**WHAT IS NEEDED**
Repeat the listing in full. Nothing may be added or left out.

____

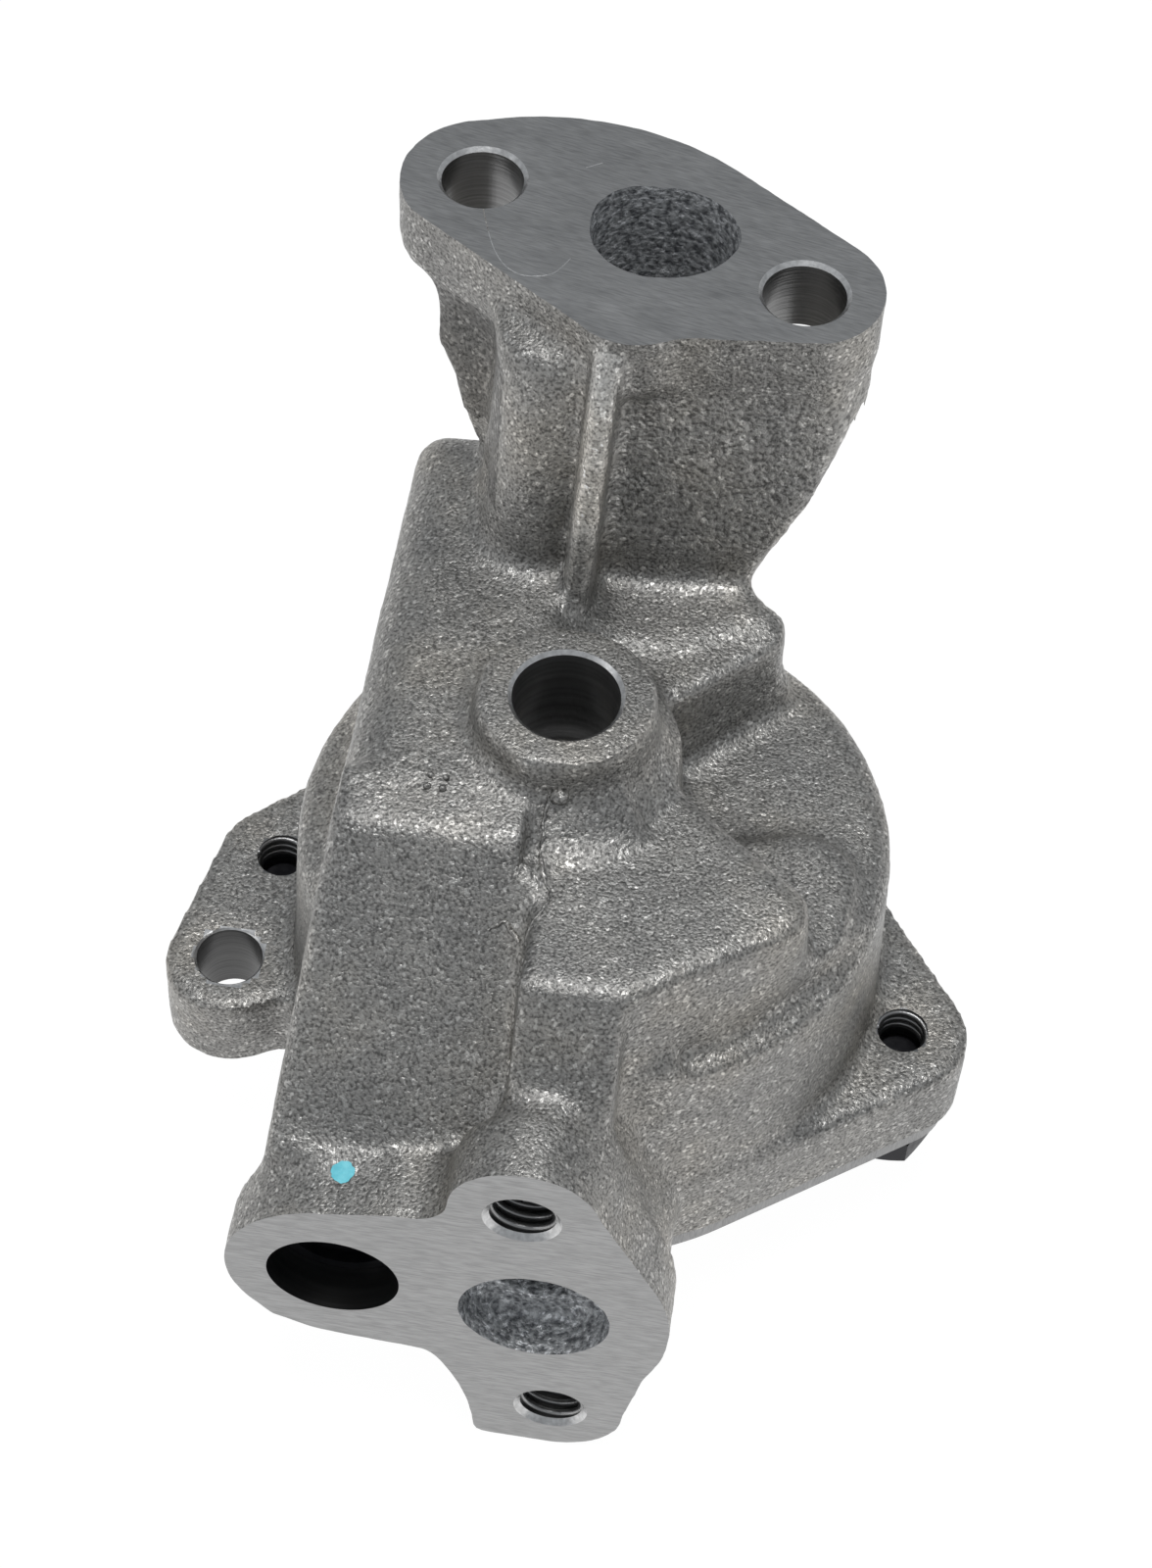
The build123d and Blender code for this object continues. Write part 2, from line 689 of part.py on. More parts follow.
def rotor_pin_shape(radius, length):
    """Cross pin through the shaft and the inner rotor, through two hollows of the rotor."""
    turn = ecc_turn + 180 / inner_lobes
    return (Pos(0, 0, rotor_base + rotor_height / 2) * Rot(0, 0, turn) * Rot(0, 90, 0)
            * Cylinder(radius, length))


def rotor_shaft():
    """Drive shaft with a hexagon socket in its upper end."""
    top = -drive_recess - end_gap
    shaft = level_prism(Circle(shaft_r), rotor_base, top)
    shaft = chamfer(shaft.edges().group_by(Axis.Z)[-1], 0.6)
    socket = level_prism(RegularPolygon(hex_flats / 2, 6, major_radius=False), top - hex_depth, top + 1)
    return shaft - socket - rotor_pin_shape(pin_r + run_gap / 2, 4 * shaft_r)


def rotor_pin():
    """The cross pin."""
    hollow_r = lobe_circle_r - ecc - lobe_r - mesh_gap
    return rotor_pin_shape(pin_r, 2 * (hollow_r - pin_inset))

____

**TASK OUTPUT**
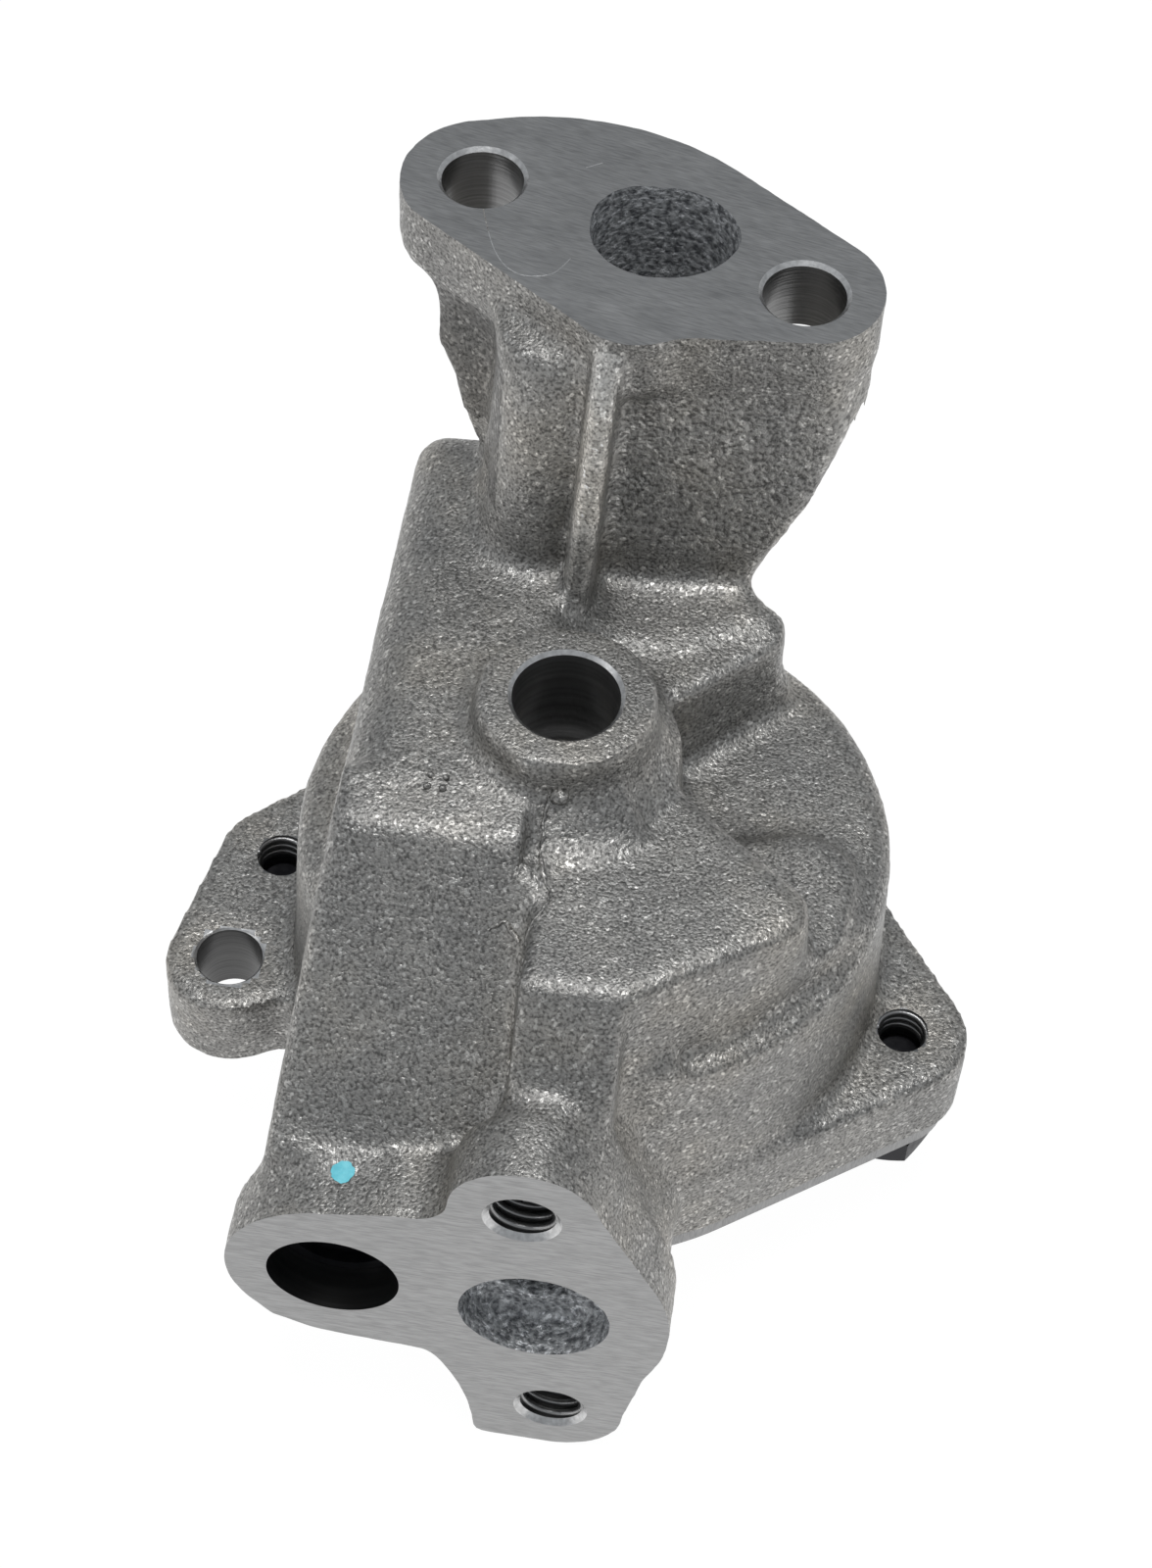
The build123d and Blender code for this object continues. Write part 2, from line 689 of part.py on. More parts follow.
def rotor_pin_shape(radius, length):
    """Cross pin through the shaft and the inner rotor, through two hollows of the rotor."""
    turn = ecc_turn + 180 / inner_lobes
    return (Pos(0, 0, rotor_base + rotor_height / 2) * Rot(0, 0, turn) * Rot(0, 90, 0)
            * Cylinder(radius, length))


def rotor_shaft():
    """Drive shaft with a hexagon socket in its upper end."""
    top = -drive_recess - end_gap
    shaft = level_prism(Circle(shaft_r), rotor_base, top)
    shaft = chamfer(shaft.edges().group_by(Axis.Z)[-1], 0.6)
    socket = level_prism(RegularPolygon(hex_flats / 2, 6, major_radius=False), top - hex_depth, top + 1)
    return shaft - socket - rotor_pin_shape(pin_r + run_gap / 2, 4 * shaft_r)


def rotor_pin():
    """The cross pin."""
    hollow_r = lobe_circle_r - ecc - lobe_r - mesh_gap
    return rotor_pin_shape(pin_r, 2 * (hollow_r - pin_inset))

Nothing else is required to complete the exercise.